Usufruit à terme fixe et usufruit viager : une distinction moins évidente qu’en apparence
Par Jean-Francois Lucq, directeur de l’ingénierie patrimoniale de Banque Richelieu
Comme on le sait, la dissociation du droit de propriété entre une personne morale à l’IS (titulaire d’un usufruit à terme fixe) et une personne physique (nu-propriétaire) a longtemps été une stratégie particulièrement efficiente pour la détention d’un actif immobilier de rapport. L’administration fiscale a sollicité l’aide du législateur pour mettre en place un dispositif anti-abus, qui aboutit à la taxation en revenu foncier de la quote-part du prix de cession correspondant à un usufruit temporaire, écartant le régime de droit commun des plus-values avec exonération, ou abattements pour durée de détention.
Le nouveau dispositif, entré en vigueur le 14 novembre 2012, laissait toutefois subsister une ambigüité sur la définition de l’usufruit temporaire. En effet, qu’il soit viager, ou à terme fixe, l’usufruit finit toujours par s’éteindre ; il est dans sa nature d’être temporaire.
Or, le dispositif anti-abus visait à dissuader les opérations incluant un usufruit à terme fixe, et non celle incluant un usufruit viager. Cette ambigüité était d’autant plus dommageable que les acquisitions incluant un usufruit viager au profit d’un des acquéreurs, répondaient le plus souvent à une logique patrimoniale exempte de toute considération fiscale, par exemple, l’investissement d’une veuve et de ses enfants sur un actif immobilier à partir d’actifs démembrés d’une succession.

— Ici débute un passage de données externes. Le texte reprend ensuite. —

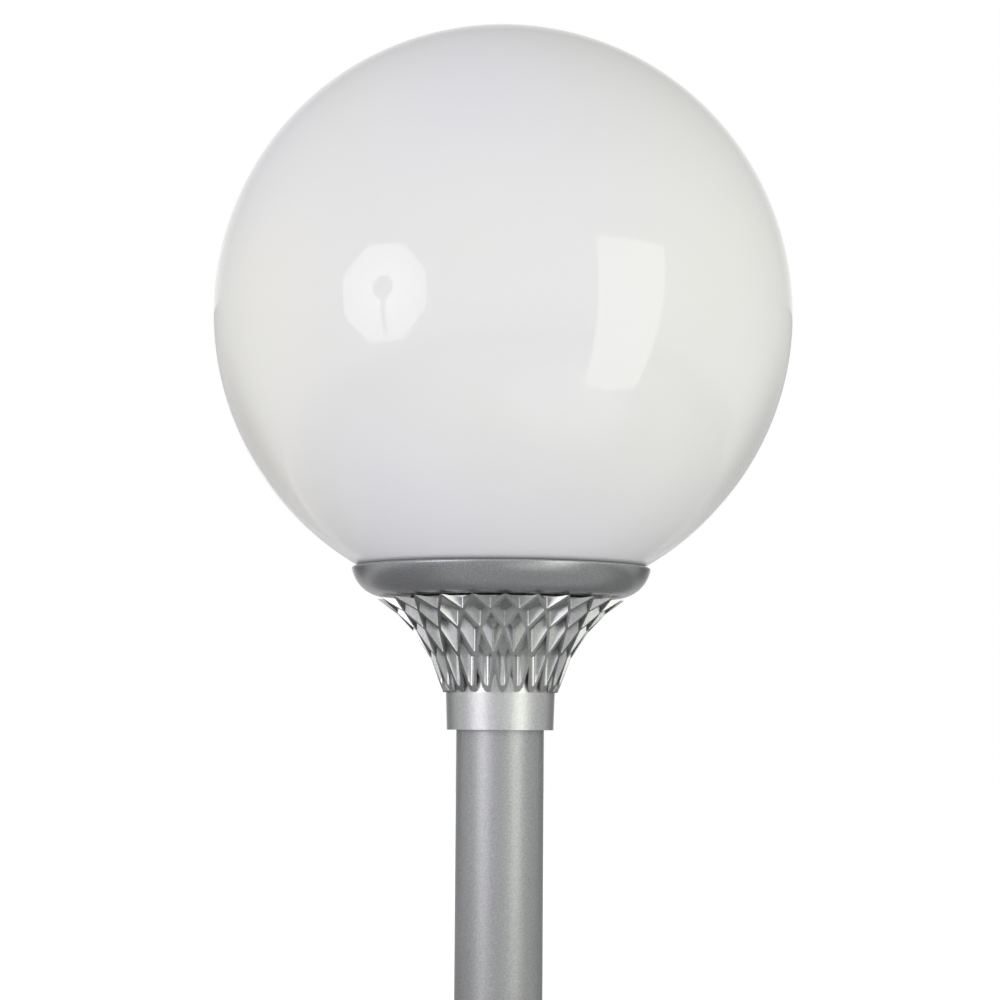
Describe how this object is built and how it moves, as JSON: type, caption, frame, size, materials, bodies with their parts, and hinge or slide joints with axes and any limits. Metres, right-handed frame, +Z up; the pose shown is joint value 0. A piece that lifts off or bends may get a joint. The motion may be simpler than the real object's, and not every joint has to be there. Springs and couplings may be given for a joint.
{
  "type": "globe street lamp",
  "caption": "Post-top street lamp: an opal globe on a dish, held by a cast fitter with overlapping leaves and a collar on a round pole end.",
  "frame": {"origin": "centre of the pole's foot, on the surface that it stands on", "axes": "+Z up along the pole, the front of the picture faces -Y, +X to its right"},
  "size_m": [0.3999, 0.4, 0.7357],
  "materials": {
    "pole_paint": "silver-grey satin paint with a fine grain",
    "cast_aluminium": "bright satin cast aluminium, turned on the collar",
    "dark_steel": "blackened steel",
    "rubber": "black rubber",
    "dish_paint": "metallic grey satin paint",
    "steel": "bright zinc-plated steel",
    "aluminium": "plain aluminium",
    "opal": "glossy opal white",
    "zinc_sheet": "zinc-plated sheet steel",
    "porcelain": "glazed white porcelain",
    "brass": "plain brass",
    "bulb_glass": "frosted white glass with a metal cap",
    "terminal_plastic": "pale moulded plastic",
    "brown_sheath": "brown sheath",
    "blue_sheath": "blue sheath",
    "green_sheath": "green and yellow sheath"
  },
  "bodies": {
    "root": {"pole": "pole_paint", "leaf_casting": "cast_aluminium", "grub_screws": "dark_steel", "dish_gasket": "rubber", "dish": "dish_paint", "dish_bolts": "steel", "bolt_washers": "steel", "bayonet_ring": "aluminium", "ring_screws": "steel", "globe_seal": "rubber", "globe": "opal", "tray_pillars": "steel", "gear_tray": "zinc_sheet", "tray_screws": "steel", "holder_bracket": "zinc_sheet", "bracket_screws": "steel", "holder_nipple": "steel", "nipple_nut": "steel", "holder_body": "porcelain", "holder_shell": "brass", "holder_contact": "brass", "bulb": "bulb_glass", "terminal_block": "terminal_plastic", "terminal_screws": "steel", "cable_clamp": "zinc_sheet", "clamp_screws": "steel", "earth_stud": "brass", "earth_nuts": "brass", "live_lead": "brown_sheath", "neutral_lead": "blue_sheath", "earth_lead": "green_sheath"}
  },
  "joints": []
}
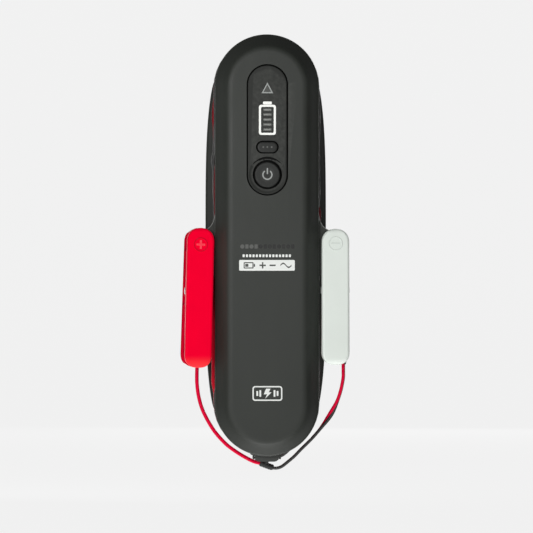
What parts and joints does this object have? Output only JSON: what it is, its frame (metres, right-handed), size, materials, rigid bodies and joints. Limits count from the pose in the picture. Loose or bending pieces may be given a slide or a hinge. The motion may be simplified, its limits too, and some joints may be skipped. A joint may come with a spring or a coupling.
{
  "type": "car battery charger",
  "caption": "Handheld car battery charger: a rounded housing with a button panel, cables wound into a waist and two sprung clamps parked on its sides.",
  "frame": {"origin": "middle of the flat back of the rear cover", "axes": "+Z along the housing towards the button end, the front looks towards -Y, +X to the right of someone facing the front"},
  "size_m": [0.1164, 0.0634, 0.3007],
  "materials": {
    "charcoal_plastic": "fine matt texture",
    "panel_grey_plastic": "smooth satin",
    "dark_grey_plastic": "matt",
    "grey_lens": "satin light guide",
    "green_circuit_board": "solder mask",
    "ferrite": "sintered ferrite",
    "yellow_winding_tape": "tape",
    "copper": "copper-plated",
    "zinc_steel": "zinc plated",
    "nickel_brass": "nickel plated",
    "aluminium": "extruded",
    "capacitor_sleeve": "shrink sleeve",
    "fuse_glass": "glass tube with caps, taken as opaque",
    "red_plastic": "satin gloss",
    "white_plastic": "satin gloss",
    "red_wire_jacket": "soft jacket",
    "black_wire_jacket": "soft jacket",
    "black_rubber": "matt"
  },
  "bodies": {
    "housing": {"bulk_capacitor": "capacitor_sleeve", "case_screw_1": "zinc_steel", "case_screw_2": "zinc_steel", "case_screw_3": "zinc_steel", "case_screw_4": "zinc_steel", "charge_light_guide_1": "grey_lens", "charge_light_guide_2": "grey_lens", "charge_light_guide_3": "grey_lens", "charge_light_guide_4": "grey_lens", "charge_light_guide_5": "grey_lens", "charging_wire_black": "black_wire_jacket", "charging_wire_grommet": "black_rubber", "charging_wire_red": "red_wire_jacket", "control_panel": "panel_grey_plastic", "fault_light_guide": "grey_lens", "front_cover": "charcoal_plastic", "front_seal": "black_rubber", "heatsink": "aluminium", "indicator_leds": "white_plastic", "keeper_pin": "zinc_steel", "lead_splitter": "black_rubber", "main_board": "green_circuit_board", "mains_cable": "black_wire_jacket", "mains_cable_grommet": "black_rubber", "mains_fuse": "fuse_glass", "negative_lead": "black_wire_jacket", "output_inductor": "copper", "positive_lead": "red_wire_jacket", "power_switch": "dark_grey_plastic", "rear_cover": "charcoal_plastic", "rear_seal": "black_rubber", "set_switch": "dark_grey_plastic", "spool_frame": "dark_grey_plastic", "transformer_core": "ferrite", "transformer_winding": "yellow_winding_tape", "ui_board": "green_circuit_board"},
    "cable_keeper": {"cable_keeper": "black_rubber"},
    "negative_clamp_front_lever": {"negative_clamp_front_jaw": "copper", "negative_clamp_front_lever": "white_plastic"},
    "negative_clamp": {"negative_clamp_lead_boot": "black_rubber", "negative_clamp_pivot_pin": "zinc_steel", "negative_clamp_rear_jaw": "copper", "negative_clamp_rear_lever": "white_plastic", "negative_clamp_spring": "zinc_steel"},
    "mains_plug": {"plug_body": "black_rubber", "plug_pin_1": "nickel_brass", "plug_pin_2": "nickel_brass"},
    "positive_clamp_front_lever": {"positive_clamp_front_jaw": "copper", "positive_clamp_front_lever": "red_plastic"},
    "positive_clamp": {"positive_clamp_lead_boot": "black_rubber", "positive_clamp_pivot_pin": "zinc_steel", "positive_clamp_rear_jaw": "copper", "positive_clamp_rear_lever": "red_plastic", "positive_clamp_spring": "zinc_steel"},
    "power_button": {"power_button": "panel_grey_plastic"},
    "set_button": {"set_button": "panel_grey_plastic"}
  },
  "joints": [
    {"name": "power_button_press", "type": "slide", "parent": "housing", "child": "power_button", "axis": [0, 1, 0], "range_m": [0, 0.0006], "stiffness_N_per_m": 900, "springref_m": -0.0006},
    {"name": "set_button_press", "type": "slide", "parent": "housing", "child": "set_button", "axis": [0, 1, 0], "range_m": [0, 0.0005], "stiffness_N_per_m": 900, "springref_m": -0.0006},
    {"name": "positive_clamp_release", "type": "slide", "parent": "housing", "child": "positive_clamp", "axis": [-0.9982, -0.0523, 0.0279], "range_m": [0, 0.032]},
    {"name": "positive_clamp_open", "type": "hinge", "parent": "positive_clamp", "child": "positive_clamp_front_lever", "pos_m": [-0.0472, -0.045, -0.0319], "axis": [0.9982, 0.0523, -0.0279], "range_deg": [0, 20], "stiffness_Nm_per_rad": 0.5, "springref_deg": -57.3},
    {"name": "negative_clamp_release", "type": "slide", "parent": "housing", "child": "negative_clamp", "axis": [1, 0, 0], "range_m": [0, 0.032]},
    {"name": "negative_clamp_open", "type": "hinge", "parent": "negative_clamp", "child": "negative_clamp_front_lever", "pos_m": [0.0474, -0.045, -0.03125], "axis": [1, 0, 0], "range_deg": [0, 20], "stiffness_Nm_per_rad": 0.5, "springref_deg": -57.3},
    {"name": "mains_plug_take_out", "type": "slide", "parent": "housing", "child": "mains_plug", "axis": [0, 1, 0], "range_m": [0, 0.03]},
    {"name": "cable_keeper_flip", "type": "hinge", "parent": "housing", "child": "cable_keeper", "pos_m": [0, -0.0432, -0.1475], "axis": [-1, 0, 0], "range_deg": [0, 90]}
  ]
}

Sensible aux arguments des praticiens, l’administration fiscale a admis d’écarter le dispositif anti-abus lorsque l’acquisition en démembrement incluait un usufruit viager. Toutefois, la question s’est posée de savoir si la cession (ou l’apport) d’un usufruit viager à une personne morale était licite, sachant que le Code civil interdit à ces opérations d’avoir une durée supérieure à trente ans.
Une décision récente de la cour administrative d’appel de Paris (CAA Paris du 5 octobre 2021, n° 20PA01257) vient d’éclairer le sujet. Une personne physique, usufruitier viager de titres, avait apporté son droit à une société. Pour tenir compte du plafond prévu par la loi pour les usufruits de personnes morales, l’apport avait été fait pour une durée de trente ans.

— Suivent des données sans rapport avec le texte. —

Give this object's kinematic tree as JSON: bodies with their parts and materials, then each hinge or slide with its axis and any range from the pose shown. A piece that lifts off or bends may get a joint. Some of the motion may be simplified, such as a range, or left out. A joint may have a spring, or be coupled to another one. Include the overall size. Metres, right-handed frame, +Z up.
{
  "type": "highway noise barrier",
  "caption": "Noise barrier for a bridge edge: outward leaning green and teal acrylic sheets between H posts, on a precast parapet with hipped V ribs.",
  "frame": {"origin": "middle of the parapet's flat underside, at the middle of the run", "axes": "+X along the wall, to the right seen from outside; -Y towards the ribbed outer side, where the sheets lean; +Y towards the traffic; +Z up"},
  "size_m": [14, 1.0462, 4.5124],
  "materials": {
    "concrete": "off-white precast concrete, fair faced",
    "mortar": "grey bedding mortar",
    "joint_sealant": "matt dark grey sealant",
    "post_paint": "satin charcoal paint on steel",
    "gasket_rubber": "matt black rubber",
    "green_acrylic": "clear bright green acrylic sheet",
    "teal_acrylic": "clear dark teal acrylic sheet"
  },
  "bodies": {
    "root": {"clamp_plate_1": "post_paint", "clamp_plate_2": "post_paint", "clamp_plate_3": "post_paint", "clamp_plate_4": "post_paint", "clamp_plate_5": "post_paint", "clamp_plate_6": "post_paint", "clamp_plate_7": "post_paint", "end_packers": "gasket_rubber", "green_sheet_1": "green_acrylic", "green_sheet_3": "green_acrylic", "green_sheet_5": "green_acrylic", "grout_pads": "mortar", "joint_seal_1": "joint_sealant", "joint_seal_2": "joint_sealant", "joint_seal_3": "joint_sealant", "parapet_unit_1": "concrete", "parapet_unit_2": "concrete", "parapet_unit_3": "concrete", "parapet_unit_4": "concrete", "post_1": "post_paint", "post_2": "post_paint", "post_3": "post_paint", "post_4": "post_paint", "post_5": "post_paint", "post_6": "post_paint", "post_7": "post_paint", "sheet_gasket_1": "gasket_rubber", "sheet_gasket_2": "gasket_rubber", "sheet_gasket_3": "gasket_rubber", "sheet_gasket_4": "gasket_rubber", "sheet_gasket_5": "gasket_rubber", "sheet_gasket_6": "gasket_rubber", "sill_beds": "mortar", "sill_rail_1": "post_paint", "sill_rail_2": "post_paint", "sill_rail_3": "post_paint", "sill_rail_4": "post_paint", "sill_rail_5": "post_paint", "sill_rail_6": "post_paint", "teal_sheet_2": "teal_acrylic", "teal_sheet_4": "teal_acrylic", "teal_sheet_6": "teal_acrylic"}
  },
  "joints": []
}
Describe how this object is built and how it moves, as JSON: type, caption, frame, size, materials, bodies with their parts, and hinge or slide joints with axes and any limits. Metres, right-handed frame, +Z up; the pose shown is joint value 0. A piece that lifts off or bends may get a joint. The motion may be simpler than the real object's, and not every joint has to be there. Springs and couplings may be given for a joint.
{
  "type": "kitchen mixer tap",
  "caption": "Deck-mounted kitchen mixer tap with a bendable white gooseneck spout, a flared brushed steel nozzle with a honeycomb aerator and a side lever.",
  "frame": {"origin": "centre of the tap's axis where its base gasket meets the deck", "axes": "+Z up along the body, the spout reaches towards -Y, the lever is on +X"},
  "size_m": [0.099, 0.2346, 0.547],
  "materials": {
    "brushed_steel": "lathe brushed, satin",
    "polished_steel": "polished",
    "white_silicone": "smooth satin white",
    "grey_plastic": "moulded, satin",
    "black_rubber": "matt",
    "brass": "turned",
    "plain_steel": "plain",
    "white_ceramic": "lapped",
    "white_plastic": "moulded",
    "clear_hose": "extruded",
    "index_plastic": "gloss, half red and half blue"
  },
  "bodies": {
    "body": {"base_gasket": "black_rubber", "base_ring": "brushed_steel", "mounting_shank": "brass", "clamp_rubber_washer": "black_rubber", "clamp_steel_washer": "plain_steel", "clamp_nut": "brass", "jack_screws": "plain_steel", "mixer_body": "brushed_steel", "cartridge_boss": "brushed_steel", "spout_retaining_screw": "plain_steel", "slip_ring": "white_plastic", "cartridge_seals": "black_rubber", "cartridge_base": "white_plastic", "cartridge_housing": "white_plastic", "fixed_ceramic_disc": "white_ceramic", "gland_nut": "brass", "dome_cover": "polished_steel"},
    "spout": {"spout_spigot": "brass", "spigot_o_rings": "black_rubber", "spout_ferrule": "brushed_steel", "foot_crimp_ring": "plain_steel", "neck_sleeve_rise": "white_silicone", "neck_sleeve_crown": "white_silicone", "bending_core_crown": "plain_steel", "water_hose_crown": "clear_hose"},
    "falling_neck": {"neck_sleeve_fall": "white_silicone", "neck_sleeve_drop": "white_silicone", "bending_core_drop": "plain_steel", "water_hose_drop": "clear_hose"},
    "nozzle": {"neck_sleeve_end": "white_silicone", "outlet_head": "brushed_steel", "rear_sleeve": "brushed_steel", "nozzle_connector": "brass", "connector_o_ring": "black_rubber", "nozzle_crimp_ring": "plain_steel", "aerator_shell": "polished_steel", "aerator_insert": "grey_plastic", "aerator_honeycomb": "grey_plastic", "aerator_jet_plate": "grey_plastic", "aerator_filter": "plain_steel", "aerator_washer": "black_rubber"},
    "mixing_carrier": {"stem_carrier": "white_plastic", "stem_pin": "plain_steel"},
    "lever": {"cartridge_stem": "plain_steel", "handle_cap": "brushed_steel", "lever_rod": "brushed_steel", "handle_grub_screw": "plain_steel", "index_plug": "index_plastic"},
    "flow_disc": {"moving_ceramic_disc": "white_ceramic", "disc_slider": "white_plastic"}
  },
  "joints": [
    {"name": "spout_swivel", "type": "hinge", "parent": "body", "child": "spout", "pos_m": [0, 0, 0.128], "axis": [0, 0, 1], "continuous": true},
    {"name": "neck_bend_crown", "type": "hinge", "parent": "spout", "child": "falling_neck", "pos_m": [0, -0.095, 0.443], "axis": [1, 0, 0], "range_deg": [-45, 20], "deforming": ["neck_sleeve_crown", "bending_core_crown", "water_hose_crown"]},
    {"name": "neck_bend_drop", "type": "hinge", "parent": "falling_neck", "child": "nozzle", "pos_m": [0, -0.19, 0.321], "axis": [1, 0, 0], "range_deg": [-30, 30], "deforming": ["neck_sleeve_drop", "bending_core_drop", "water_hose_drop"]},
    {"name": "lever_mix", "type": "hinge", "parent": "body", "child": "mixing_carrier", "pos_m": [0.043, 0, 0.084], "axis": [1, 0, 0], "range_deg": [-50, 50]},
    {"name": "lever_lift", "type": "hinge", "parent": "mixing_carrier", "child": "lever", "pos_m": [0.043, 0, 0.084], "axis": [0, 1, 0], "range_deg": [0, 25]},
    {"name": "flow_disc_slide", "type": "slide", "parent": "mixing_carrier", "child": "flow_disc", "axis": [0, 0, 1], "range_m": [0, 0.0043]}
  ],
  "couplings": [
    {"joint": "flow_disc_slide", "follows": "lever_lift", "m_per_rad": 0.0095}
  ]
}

A la suite d’un contrôle, l’administration fiscale avait requalifié l’opération en une cession d’usufruit à terme fixe, rendant applicable le dispositif anti-abus ; à la suite d’un recours contentieux, le tribunal administratif de Paris a rejeté la demande de dégrèvement de la cédante le 16 mars 2020. Mais la CAA de Paris vient de donner raison à la contribuable, en précisant qu’une telle cession ne doit pas être regardée comme portant sur un usufruit temporaire au sens que lui donne le dispositif anti-abus.
Ce jugement doit être approuvé, car si les deux usufruits, l’un à terme fixe, l’autre viager, sont de nature temporaire, une distinction essentielle les sépare : l’usufruit viager a une durée indéterminée, alors qu’il n’en est pas de même pour l’usufruit à terme fixe. Ainsi, lorsqu’une personne physique, titulaire d’un usufruit viager, décide de céder ou d’apporter celui-ci à un tiers, le maintien des droits du cessionnaire dépend entièrement de la survie de l’usufruitier, son décès mettant fin à l’usufruit cédé, même si un terme fixe d’une durée supérieure a été stipulé.
Or, il n’en est pas de même pour le plein propriétaire qui constitue un usufruit à terme fixe au profit d’un tiers, cet usufruit se poursuivant jusqu’à son terme malgré le décès du cédant.
Il serait surprenant que l’administration s’en tienne là, et ne porte pas l’affaire devant le Conseil d’Etat. Une décision qui sera attendue avec impatience par les praticiens.